Por Italo Pallotti.-

Establecer un diagnóstico sobre el porvenir de los argentinos no es tarea fácil. Hubo una filosofía del “dolce far niente” que se prolongó desde hace más de ocho décadas. Nació por los años 40 y se propagó como una apestosa mancha de aceite por tantas políticas públicas, como décadas transitadas. Los responsables deberán rendir cuentas del haber destruido en este país las bases fundamentales para el progreso de una nación: la cultura del trabajo y del ahorro. Cuando se degrada la capacidad del trabajo individual y la sensata utilización de los recursos que el mismo produce, nada es viable para cualquier persona. Las dádivas y el prebendismo puestos en marcha han ido de a poco destruyendo la voluntad de superación. La miseria consecuente fue minando sus expectativas de vida. Su voluntad de progresar de un modo honesto se fue envileciendo a tal punto que hoy nos encontramos con millones de personas que, llevados de la mano de inescrupulosos dirigentes (actualmente investigados por corruptos, en muchos casos), fueron llevados a un estado de miseria terminal de la que sólo políticas serias y de largo tiempo podrán sacarlos de ese ostracismo criminal en el que los han depositado. Por otro lado, otros millones, verdaderos héroes, que no bajaron los brazos, han ido y van retrocediendo en su calidad de vida, en su esperanza de un futuro mejor y su estado de ánimo, casi destruido, ya no le permite avizorar lo que tanto desfachatado tribunero, con su relato desde el Estado, le prometió, una y mil veces.
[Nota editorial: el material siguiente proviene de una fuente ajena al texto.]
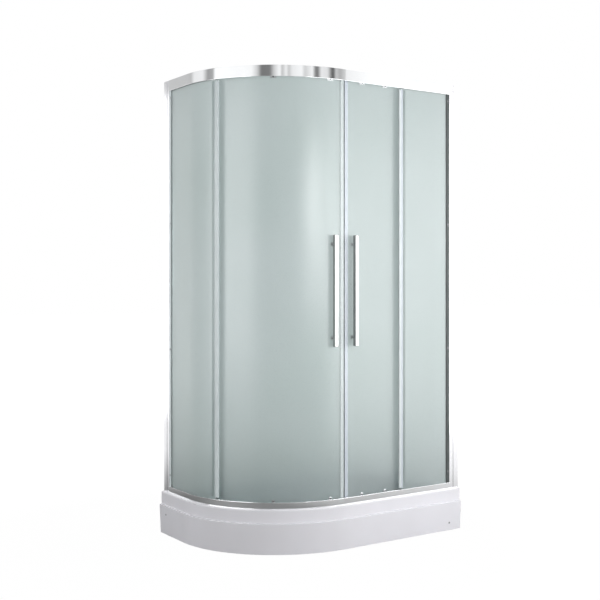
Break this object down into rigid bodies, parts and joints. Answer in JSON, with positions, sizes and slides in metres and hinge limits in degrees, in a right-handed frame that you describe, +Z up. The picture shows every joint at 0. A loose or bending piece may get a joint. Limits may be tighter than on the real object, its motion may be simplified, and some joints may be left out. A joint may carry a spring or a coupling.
{
  "type": "quadrant shower enclosure",
  "caption": "Offset quadrant shower enclosure on a raised tray, with a curved and a flat sliding door of frosted glass in bright rails.",
  "frame": {"origin": "on the floor, under the middle of the plan rectangle", "axes": "+Z up; +X along the straight front towards the right wall; +Y towards the back wall; the rounded corner faces -X and -Y"},
  "size_m": [1.2, 0.8, 2.15],
  "materials": {
    "acrylic": "gloss",
    "chrome": "polished",
    "profile": "polished, bright anodised",
    "frosted_glass": "frosted",
    "rubber": "matt",
    "clear_seal": "translucent",
    "dark_plastic": "matt",
    "white_plastic": "satin",
    "steel": "zinc plated",
    "frame_paint": "galvanised",
    "plywood": "raw board"
  },
  "bodies": {
    "enclosure": {"tray_shell": "acrylic", "front_apron": "acrylic", "apron_screws": "chrome", "reinforcing_board": "plywood", "support_frame": "frame_paint", "foot_stems": "steel", "foot_pads": "dark_plastic", "foot_locknuts": "steel", "waste_trap": "white_plastic", "waste_seal": "rubber", "waste_flange": "chrome", "outlet_pipe": "white_plastic", "wall_profile_right": "profile", "wall_profile_back": "profile", "jamb_right": "profile", "jamb_back": "profile", "jamb_gasket_right": "rubber", "jamb_gasket_back": "rubber", "clamp_screws": "steel", "top_rail": "profile", "bottom_rail": "profile", "rail_brackets": "dark_plastic", "rail_screws": "steel", "door_stops": "rubber", "fixed_glass_right": "frosted_glass", "fixed_glass_left": "frosted_glass", "fixed_seal_right": "clear_seal", "fixed_seal_left": "clear_seal", "top_glazing": "rubber", "bottom_glazing": "rubber"},
    "drain_cover": {"drain_cover": "chrome"},
    "right_door": {"right_door_glass": "frosted_glass", "right_magnet_seal": "clear_seal", "right_rear_seal": "clear_seal", "right_handle": "chrome", "right_handle_posts": "chrome", "right_handle_nuts": "chrome", "right_hangers": "dark_plastic", "right_guides": "chrome", "right_roller_bolts": "chrome", "right_axles": "steel"},
    "left_door": {"left_door_glass": "frosted_glass", "left_magnet_seal": "clear_seal", "left_rear_seal": "clear_seal", "left_handle": "chrome", "left_handle_posts": "chrome", "left_handle_nuts": "chrome", "left_hangers": "dark_plastic", "left_guides": "chrome", "left_roller_bolts": "chrome", "left_axles": "steel"},
    "right_top_wheel_front": {"right_top_wheel_front": "white_plastic"},
    "right_top_wheel_rear": {"right_top_wheel_rear": "white_plastic"},
    "right_bottom_wheel_front": {"right_bottom_wheel_front": "white_plastic"},
    "right_bottom_wheel_rear": {"right_bottom_wheel_rear": "white_plastic"},
    "left_top_wheel_front": {"left_top_wheel_front": "white_plastic"},
    "left_top_wheel_rear": {"left_top_wheel_rear": "white_plastic"},
    "left_bottom_wheel_front": {"left_bottom_wheel_front": "white_plastic"},
    "left_bottom_wheel_rear": {"left_bottom_wheel_rear": "white_plastic"}
  },
  "joints": [
    {"name": "right_door_slide", "type": "slide", "parent": "enclosure", "child": "right_door", "axis": [1, 0, 0], "range_m": [0, 0.21]},
    {"name": "left_door_turn", "type": "hinge", "parent": "enclosure", "child": "left_door", "pos_m": [-0.05, 0.15, 1.1], "axis": [0, 0, -1], "range_deg": [0, 40]},
    {"name": "drain_cover_lift", "type": "slide", "parent": "enclosure", "child": "drain_cover", "axis": [0, 0, 1], "range_m": [0, 0.05]},
    {"name": "right_top_wheel_front_spin", "type": "hinge", "parent": "right_door", "child": "right_top_wheel_front", "pos_m": [0.054, -0.352, 2.1198], "axis": [0, 1, 0], "range_deg": [0, 1205]},
    {"name": "right_top_wheel_rear_spin", "type": "hinge", "parent": "right_door", "child": "right_top_wheel_rear", "pos_m": [0.185, -0.352, 2.1198], "axis": [0, 1, 0], "range_deg": [0, 1205]},
    {"name": "right_bottom_wheel_front_spin", "type": "hinge", "parent": "right_door", "child": "right_bottom_wheel_front", "pos_m": [0.054, -0.352, 0.2128], "axis": [0, 1, 0], "range_deg": [0, 2007]},
    {"name": "right_bottom_wheel_rear_spin", "type": "hinge", "parent": "right_door", "child": "right_bottom_wheel_rear", "pos_m": [0.185, -0.352, 0.2128], "axis": [0, 1, 0], "range_deg": [0, 2007]},
    {"name": "left_top_wheel_front_spin", "type": "hinge", "parent": "left_door", "child": "left_top_wheel_front", "pos_m": [-0.11552, -0.3477, 2.1198], "axis": [-0.1305, -0.9914, 0], "range_deg": [0, 2009]},
    {"name": "left_top_wheel_rear_spin", "type": "hinge", "parent": "left_door", "child": "left_top_wheel_rear", "pos_m": [-0.35421, -0.24933, 2.1198], "axis": [-0.606, -0.7955, 0], "range_deg": [0, 2009]},
    {"name": "left_bottom_wheel_front_spin", "type": "hinge", "parent": "left_door", "child": "left_bottom_wheel_front", "pos_m": [-0.11552, -0.3477, 0.2128], "axis": [-0.1305, -0.9914, 0], "range_deg": [0, 3348]},
    {"name": "left_bottom_wheel_rear_spin", "type": "hinge", "parent": "left_door", "child": "left_bottom_wheel_rear", "pos_m": [-0.35421, -0.24933, 0.2128], "axis": [-0.606, -0.7955, 0], "range_deg": [0, 3348]}
  ],
  "couplings": [
    {"joint": "right_top_wheel_front_spin", "follows": "right_door_slide", "rad_per_m": 100},
    {"joint": "right_top_wheel_rear_spin", "follows": "right_door_slide", "rad_per_m": 100},
    {"joint": "right_bottom_wheel_front_spin", "follows": "right_door_slide", "rad_per_m": 166.67},
    {"joint": "right_bottom_wheel_rear_spin", "follows": "right_door_slide", "rad_per_m": 166.67},
    {"joint": "left_top_wheel_front_spin", "follows": "left_door_turn", "ratio": 50.2},
    {"joint": "left_top_wheel_rear_spin", "follows": "left_door_turn", "ratio": 50.2},
    {"joint": "left_bottom_wheel_front_spin", "follows": "left_door_turn", "ratio": 83.667},
    {"joint": "left_bottom_wheel_rear_spin", "follows": "left_door_turn", "ratio": 83.667}
  ]
}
El binomio gobierno y gobernados, que debió armonizar su convivencia, hizo que ésta se fuera tornando intolerable en la medida que los que mandan no han enviado las señales necesarias para que el cuerpo social viva en paz. Eso se tornó altamente peligroso para unos y otros. Cuando el contrato social se desestructuró, las consecuencias fueron severamente graves. Esto ocurrió. Y como en un juego perverso de la oca, por acción u omisión hemos retrogradado varios casilleros, permitiendo toda clase de arbitrariedades y abusos de poder, tan malsanos, que denigraron no solo la condición de ciudadanos, sino la propia moral y dignidad de los que gobernaron. Una cáscara de improcedencias nos cubrió a tal punto que la indiferencia de unos y la decadencia moral de tantos otros, pareció no advertir. Y esa coraza es la que nos invalidó para exigir con valentía un cambio de rumbo. Demás está decir que las oposiciones, de todos los colores y matices ideológicos, sobre todo desde las bancas del Congreso, por un lado y la Justicia por el otro tienen una responsabilidad absoluta en lo sucedido, al no enfrentar con decisión tanta mentira, mediocridad y tamaña carga de hipocresía y corrupción. Y es de lógica que la repulsión y el hartazgo del pueblo llegaran al límite.

Y la historia parece situarnos en este estadío de realismo; para unos incomprensible, para otros inexorable. Los primeros por ignorancia, para los otros la cachetada brutal de lo antedicho (repulsión y hartazgo). El descalabro de la política argentina, nos tenía reservado algo extraño, novedoso; quizás desconocido. No hace mucho tiempo dos casi ignotos diputados (Milei y Villarruel) desde su “rinconcito” en las bancas irrumpían en el escenario de la política. Los y las que se “las sabían a todas” en el ejercicio del poder, fueron fagocitados de modo feroz; porque aquella porción de pueblo, saturados al extremo del embuste y una procacidad vergonzante del gobierno anterior, los catapultó, sin mayores razonamientos, ni expectativas, a la cima del poder. Y aquí están, uno con exagerada visibilización y hasta alguna expresión al extremo como un showman (que puede o no gustar); y la otra cara de esta fórmula, con su aparente silencio/aislamiento, diciéndonos “aquí vinimos para quedarnos”, como corresponde. Al frente una tropa, con descaro indisimulable y actitudes golpistas, trata de minar un escenario donde esa dupla trata de imponer un lenguaje de tinte renacentista, desde las cenizas; para una nación que dejaron al borde del colapso total.